- **Recorded information**:
════════

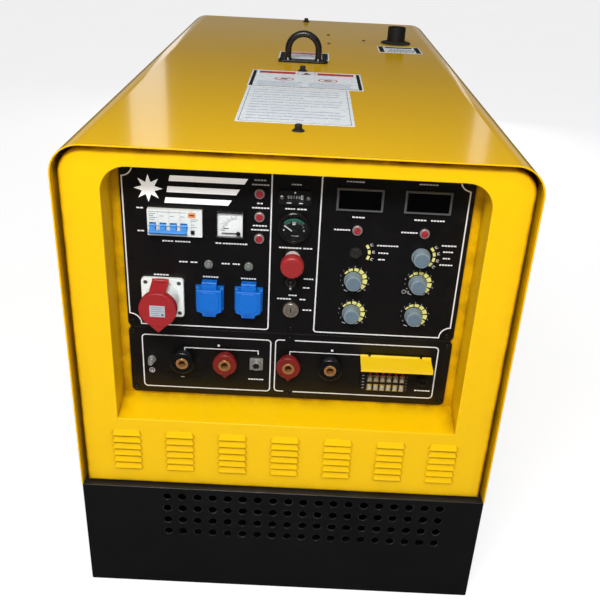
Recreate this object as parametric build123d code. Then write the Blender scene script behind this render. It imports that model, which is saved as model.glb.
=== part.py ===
from build123d import *
import math
import os

# Engine driven welder: sheet-metal canopy over a black tank base, with a
# recessed control panel on the front face.
# Millimetres. X right, Y towards the rear, Z up. Origin: centre of the base's
# underside. Front of the machine is at -Y.

os.makedirs("parts", exist_ok=True)

# ---------------------------------------------------------------------------
# Shared dimensions
# ---------------------------------------------------------------------------
WIDTH = 750.0         # canopy and base
LENGTH = 1480.0
ROOF_Z = 888.0
BASE_H = 240.0
ROOF_R = 50.0         # outside radius of the roof-to-side bends
SHEET = 2.5           # canopy, door and fascia sheet
BASE_SHEET = 3.0
HALF_W = WIDTH / 2
Y_FRONT = -LENGTH / 2
Y_REAR = LENGTH / 2
RUN = 0.05            # radial running clearance

# End panels (front fascia and rear panel)
END_SET = 12.0        # how far they sit inside the canopy's ends
END_HALF = 366.5
END_TOP = 879.5
END_CORNER_R = 44.0
END_DEPTH = 20.0
END_BEND_R = 7.0      # outside bend radius round the edge
Y_FASCIA = Y_FRONT + END_SET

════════

- **Your goal**: Give back exactly the material above from its opening line to the line bearing "radial running clearance".

- **Exercise solution**:
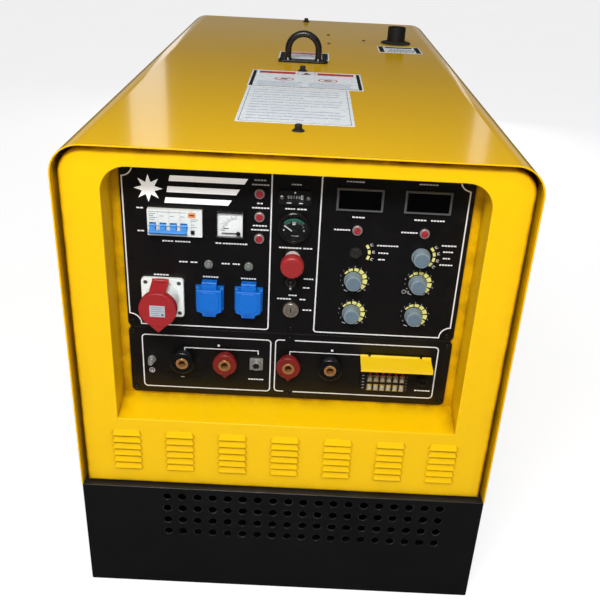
Recreate this object as parametric build123d code. Then write the Blender scene script behind this render. It imports that model, which is saved as model.glb.
=== part.py ===
from build123d import *
import math
import os

# Engine driven welder: sheet-metal canopy over a black tank base, with a
# recessed control panel on the front face.
# Millimetres. X right, Y towards the rear, Z up. Origin: centre of the base's
# underside. Front of the machine is at -Y.

os.makedirs("parts", exist_ok=True)

# ---------------------------------------------------------------------------
# Shared dimensions
# ---------------------------------------------------------------------------
WIDTH = 750.0         # canopy and base
LENGTH = 1480.0
ROOF_Z = 888.0
BASE_H = 240.0
ROOF_R = 50.0         # outside radius of the roof-to-side bends
SHEET = 2.5           # canopy, door and fascia sheet
BASE_SHEET = 3.0
HALF_W = WIDTH / 2
Y_FRONT = -LENGTH / 2
Y_REAR = LENGTH / 2
RUN = 0.05            # radial running clearance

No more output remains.